• _INPUT FOR THIS TASK_

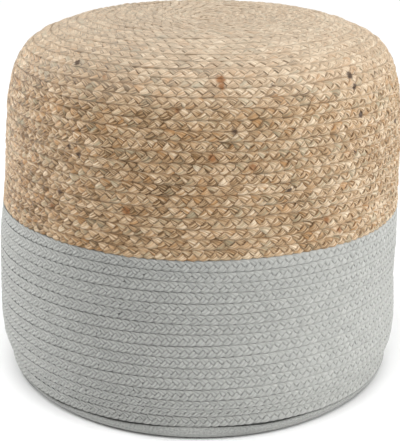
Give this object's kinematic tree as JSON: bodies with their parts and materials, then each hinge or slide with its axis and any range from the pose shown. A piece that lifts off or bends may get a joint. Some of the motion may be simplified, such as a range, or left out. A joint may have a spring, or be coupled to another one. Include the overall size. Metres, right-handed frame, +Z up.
{
  "type": "round pouf",
  "caption": "Round stuffed pouf covered in coiled plaits, natural jute on the crown and upper side and pale grey cotton below, with a canvas base panel.",
  "frame": {"origin": "on the floor under the middle of the pouf", "axes": "+Z up through the crown, -Y towards the viewer, +X to the viewer's right"},
  "size_m": [0.4655, 0.4661, 0.4055],
  "materials": {
    "canvas": "fine plain-weave canvas, matt",
    "cotton_plait": "plaited cotton yarn, matt",
    "jute_plait": "plaited raw jute fibre, dull sheen"
  },
  "bodies": {
    "root": {"base_panel": "canvas", "cotton_cover": "cotton_plait", "jute_cover": "jute_plait"}
  },
  "joints": []
}
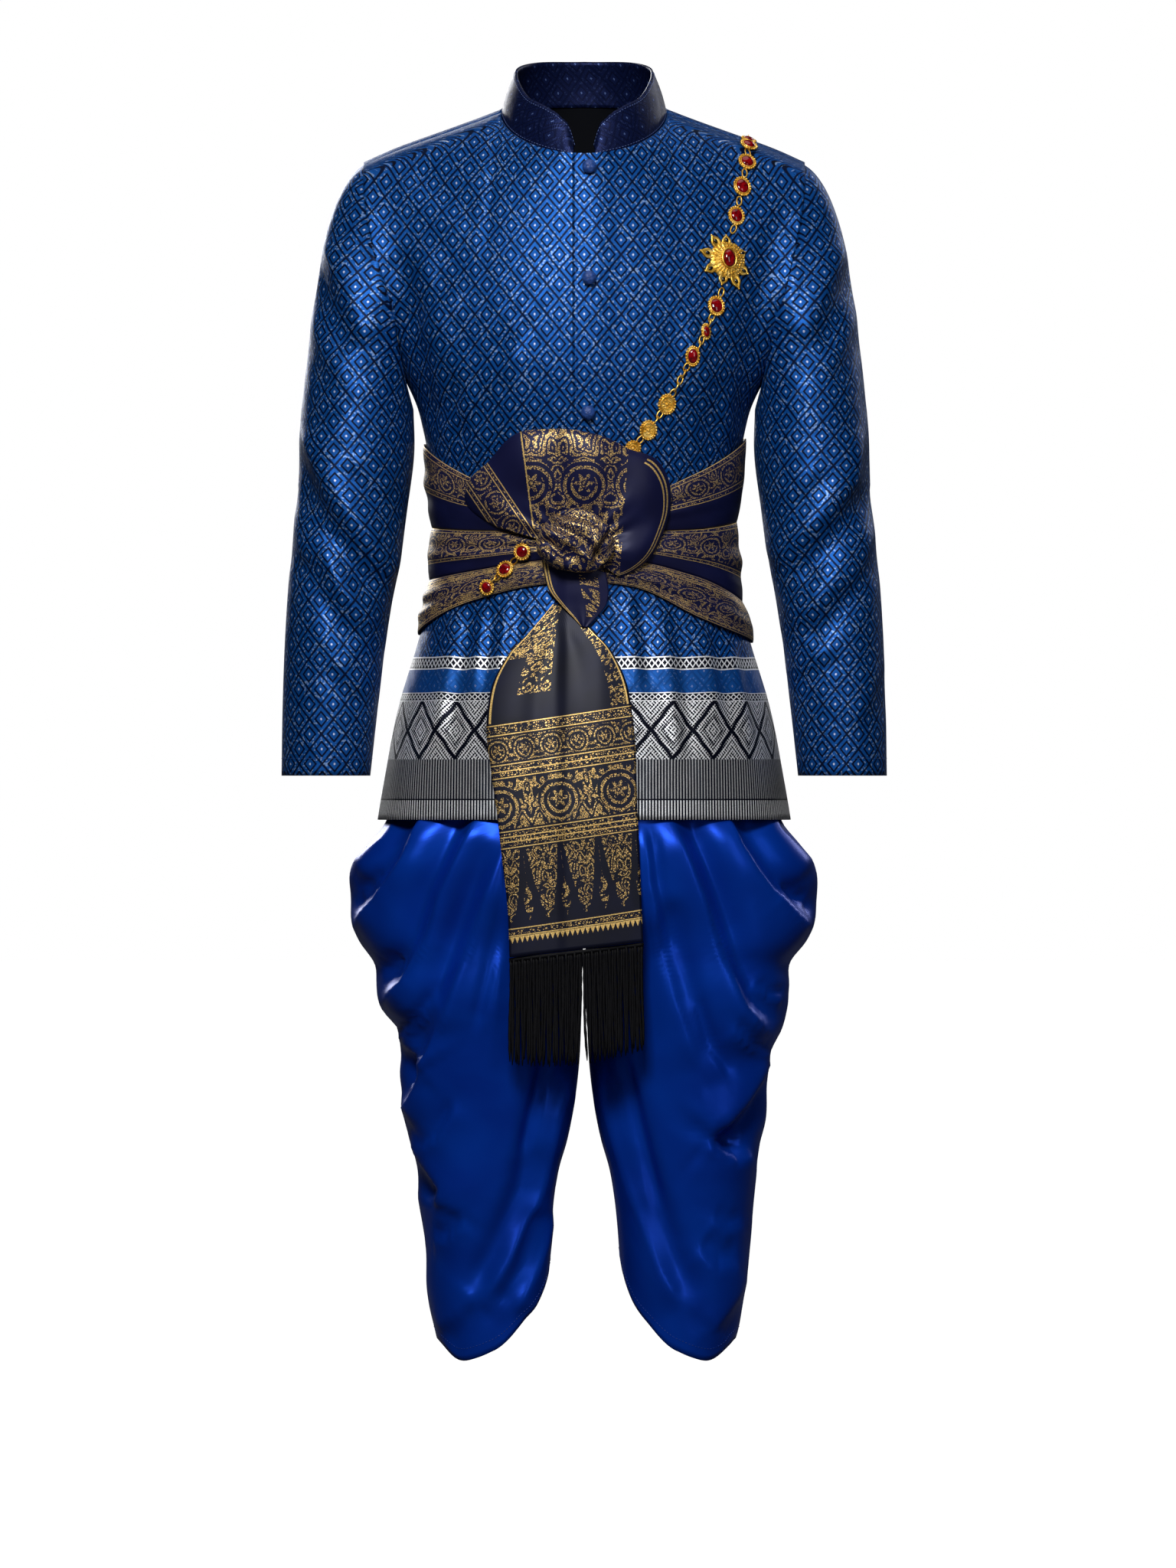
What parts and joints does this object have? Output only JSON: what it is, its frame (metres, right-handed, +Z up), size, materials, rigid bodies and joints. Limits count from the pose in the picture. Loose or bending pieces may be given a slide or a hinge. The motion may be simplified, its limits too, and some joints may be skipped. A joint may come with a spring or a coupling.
{
  "type": "worn thai formal outfit of jacket, wrapped trousers, sash and gold chain",
  "caption": "Hollow worn Thai formal outfit: stand-collar brocade jacket, draped satin trousers, knotted fringed sash and jewelled chain.",
  "frame": {"origin": "middle of the neck, level with the tops of the shoulder seams", "axes": "+Z up along the body, -Y the way the wearer faces, +X towards the wearer's left"},
  "size_m": [0.62, 0.3146, 1.3321],
  "materials": {
    "jacquard_silk": "blue and navy jacquard with silver metallic thread",
    "collar_silk": "dark navy jacquard with small pale dots",
    "trouser_satin": "royal blue satin",
    "sash_satin": "navy satin",
    "sash_brocade": "gold brocade on navy",
    "fringe_yarn": "black yarn",
    "gold_plate": "gold plated, polished",
    "ruby_glass": "dark red cut glass"
  },
  "bodies": {
    "root": {"jacket_back": "jacquard_silk", "jacket_front_left": "jacquard_silk", "jacket_front_right": "jacquard_silk", "jacket_sleeve_left": "jacquard_silk", "jacket_sleeve_right": "jacquard_silk", "jacket_collar": "collar_silk", "button_1": "collar_silk", "button_2": "collar_silk", "button_3": "collar_silk", "trousers_left_leg": "trouser_satin", "trousers_right_leg": "trouser_satin", "trousers_waistband": "trouser_satin", "sash_wrap_upper": "sash_brocade", "sash_wrap_middle": "sash_brocade", "sash_wrap_lower": "sash_brocade", "sash_loop": "sash_brocade", "sash_knot": "sash_brocade", "sash_flap": "sash_satin", "sash_tail": "sash_brocade", "sash_fringe": "fringe_yarn", "chain_front_upper": "gold_plate", "chain_front_middle": "gold_plate", "chain_front_lower": "gold_plate", "chain_brooch": "gold_plate", "chain_back": "gold_plate", "gem_01": "ruby_glass", "gem_02": "ruby_glass", "gem_03": "ruby_glass", "gem_04": "ruby_glass", "gem_05": "ruby_glass", "gem_06": "ruby_glass", "gem_07": "ruby_glass", "gem_08": "ruby_glass", "gem_09": "ruby_glass", "gem_10": "ruby_glass", "gem_11": "ruby_glass"}
  },
  "joints": []
}
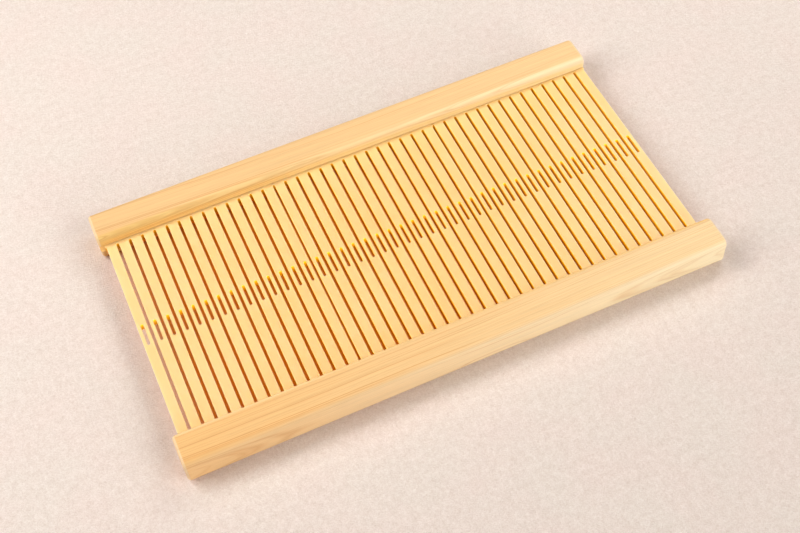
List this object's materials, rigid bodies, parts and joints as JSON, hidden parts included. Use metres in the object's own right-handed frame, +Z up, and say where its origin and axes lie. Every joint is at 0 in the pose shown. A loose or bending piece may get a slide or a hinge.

• _WHAT YOU NEED TO DO_
Write out every record verbatim.

• _SOLUTION FOR THIS EXERCISE_
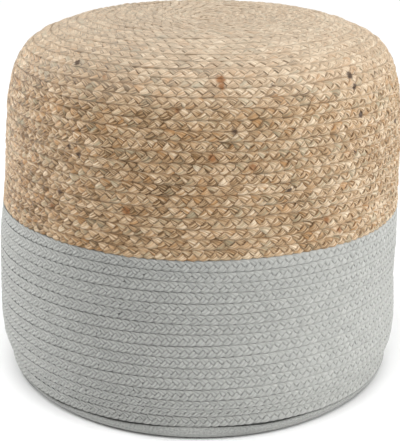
Give this object's kinematic tree as JSON: bodies with their parts and materials, then each hinge or slide with its axis and any range from the pose shown. A piece that lifts off or bends may get a joint. Some of the motion may be simplified, such as a range, or left out. A joint may have a spring, or be coupled to another one. Include the overall size. Metres, right-handed frame, +Z up.
{
  "type": "round pouf",
  "caption": "Round stuffed pouf covered in coiled plaits, natural jute on the crown and upper side and pale grey cotton below, with a canvas base panel.",
  "frame": {"origin": "on the floor under the middle of the pouf", "axes": "+Z up through the crown, -Y towards the viewer, +X to the viewer's right"},
  "size_m": [0.4655, 0.4661, 0.4055],
  "materials": {
    "canvas": "fine plain-weave canvas, matt",
    "cotton_plait": "plaited cotton yarn, matt",
    "jute_plait": "plaited raw jute fibre, dull sheen"
  },
  "bodies": {
    "root": {"base_panel": "canvas", "cotton_cover": "cotton_plait", "jute_cover": "jute_plait"}
  },
  "joints": []
}
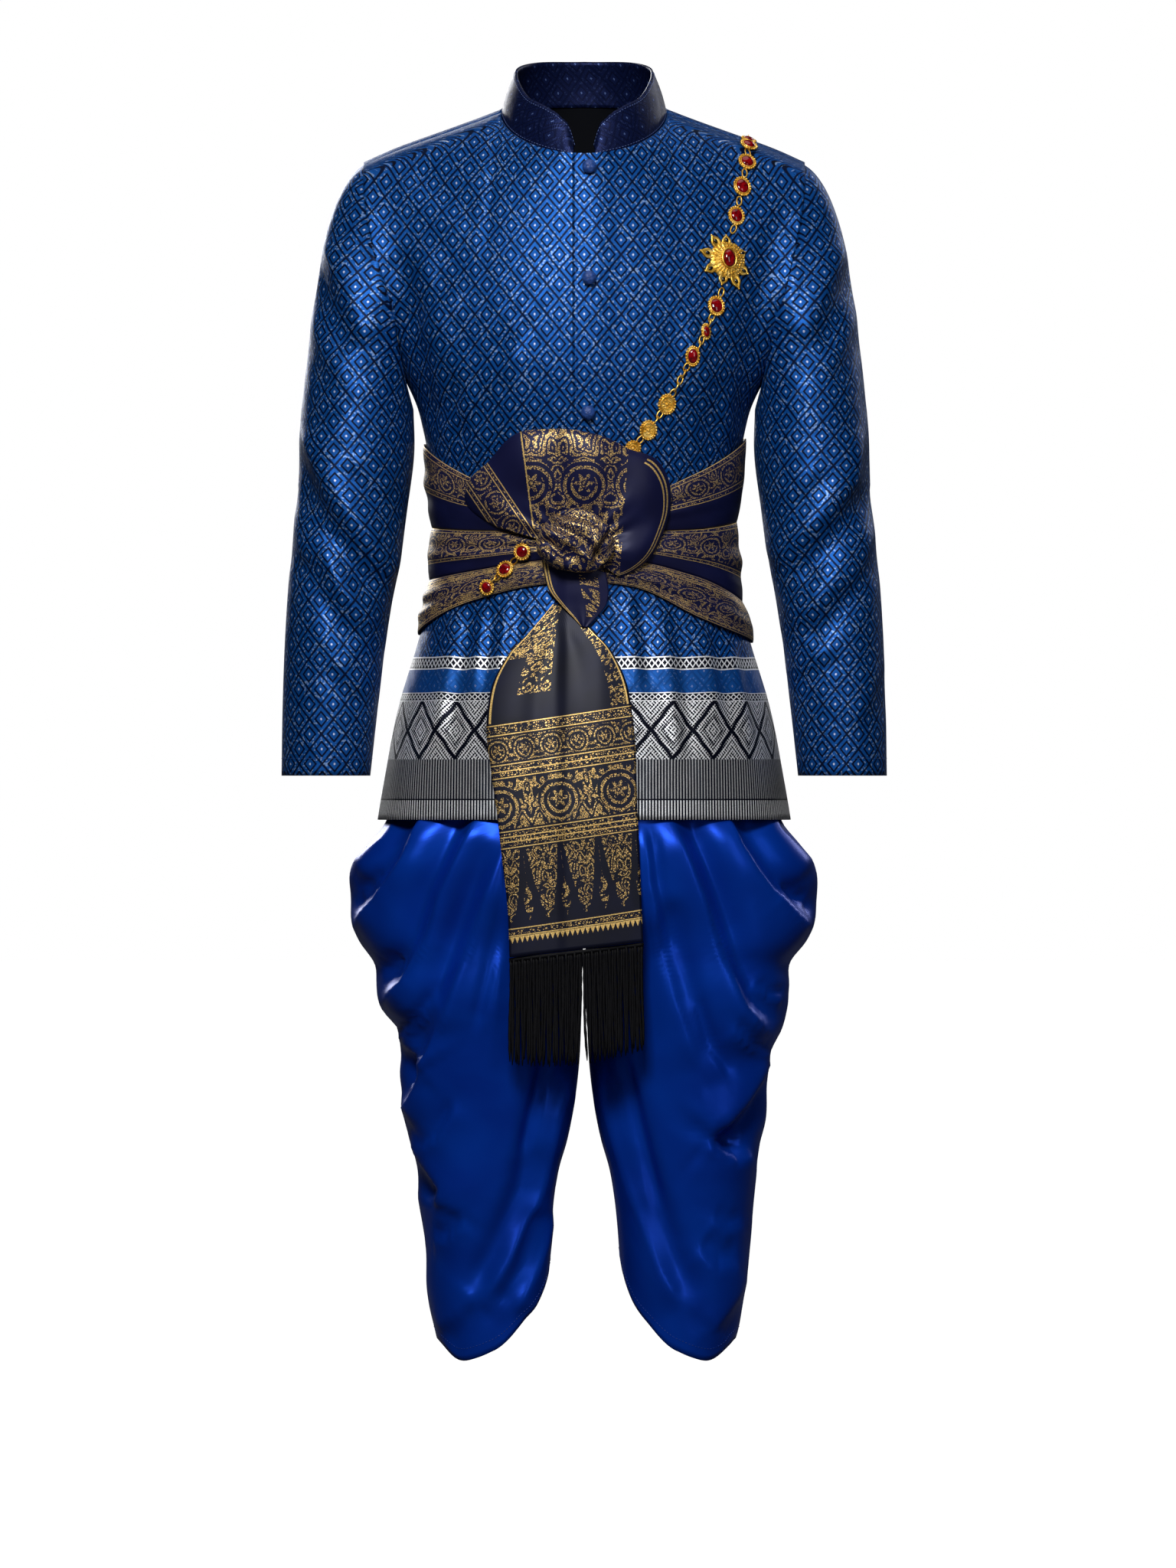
What parts and joints does this object have? Output only JSON: what it is, its frame (metres, right-handed, +Z up), size, materials, rigid bodies and joints. Limits count from the pose in the picture. Loose or bending pieces may be given a slide or a hinge. The motion may be simplified, its limits too, and some joints may be skipped. A joint may come with a spring or a coupling.
{
  "type": "worn thai formal outfit of jacket, wrapped trousers, sash and gold chain",
  "caption": "Hollow worn Thai formal outfit: stand-collar brocade jacket, draped satin trousers, knotted fringed sash and jewelled chain.",
  "frame": {"origin": "middle of the neck, level with the tops of the shoulder seams", "axes": "+Z up along the body, -Y the way the wearer faces, +X towards the wearer's left"},
  "size_m": [0.62, 0.3146, 1.3321],
  "materials": {
    "jacquard_silk": "blue and navy jacquard with silver metallic thread",
    "collar_silk": "dark navy jacquard with small pale dots",
    "trouser_satin": "royal blue satin",
    "sash_satin": "navy satin",
    "sash_brocade": "gold brocade on navy",
    "fringe_yarn": "black yarn",
    "gold_plate": "gold plated, polished",
    "ruby_glass": "dark red cut glass"
  },
  "bodies": {
    "root": {"jacket_back": "jacquard_silk", "jacket_front_left": "jacquard_silk", "jacket_front_right": "jacquard_silk", "jacket_sleeve_left": "jacquard_silk", "jacket_sleeve_right": "jacquard_silk", "jacket_collar": "collar_silk", "button_1": "collar_silk", "button_2": "collar_silk", "button_3": "collar_silk", "trousers_left_leg": "trouser_satin", "trousers_right_leg": "trouser_satin", "trousers_waistband": "trouser_satin", "sash_wrap_upper": "sash_brocade", "sash_wrap_middle": "sash_brocade", "sash_wrap_lower": "sash_brocade", "sash_loop": "sash_brocade", "sash_knot": "sash_brocade", "sash_flap": "sash_satin", "sash_tail": "sash_brocade", "sash_fringe": "fringe_yarn", "chain_front_upper": "gold_plate", "chain_front_middle": "gold_plate", "chain_front_lower": "gold_plate", "chain_brooch": "gold_plate", "chain_back": "gold_plate", "gem_01": "ruby_glass", "gem_02": "ruby_glass", "gem_03": "ruby_glass", "gem_04": "ruby_glass", "gem_05": "ruby_glass", "gem_06": "ruby_glass", "gem_07": "ruby_glass", "gem_08": "ruby_glass", "gem_09": "ruby_glass", "gem_10": "ruby_glass", "gem_11": "ruby_glass"}
  },
  "joints": []
}
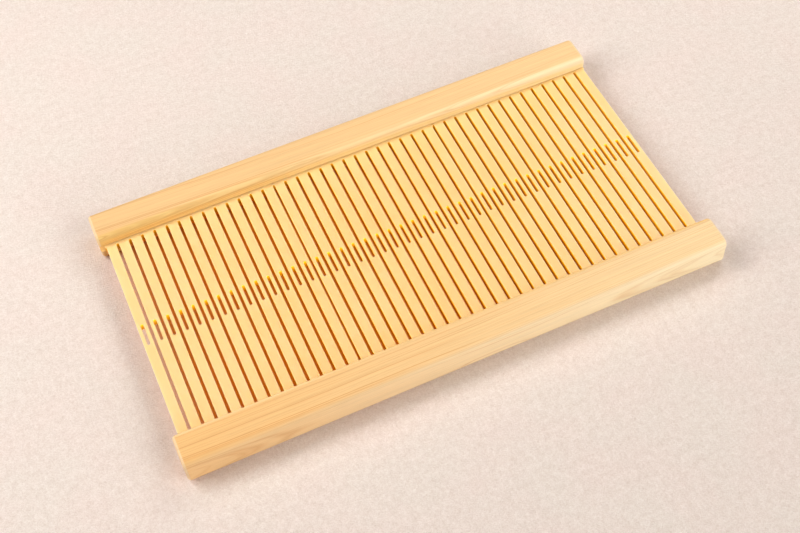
List this object's materials, rigid bodies, parts and joints as JSON, hidden parts included. Use metres in the object's own right-handed frame, +Z up, and say where its origin and axes lie. Every joint is at 0 in the pose shown. A loose or bending piece may get a slide or a hinge.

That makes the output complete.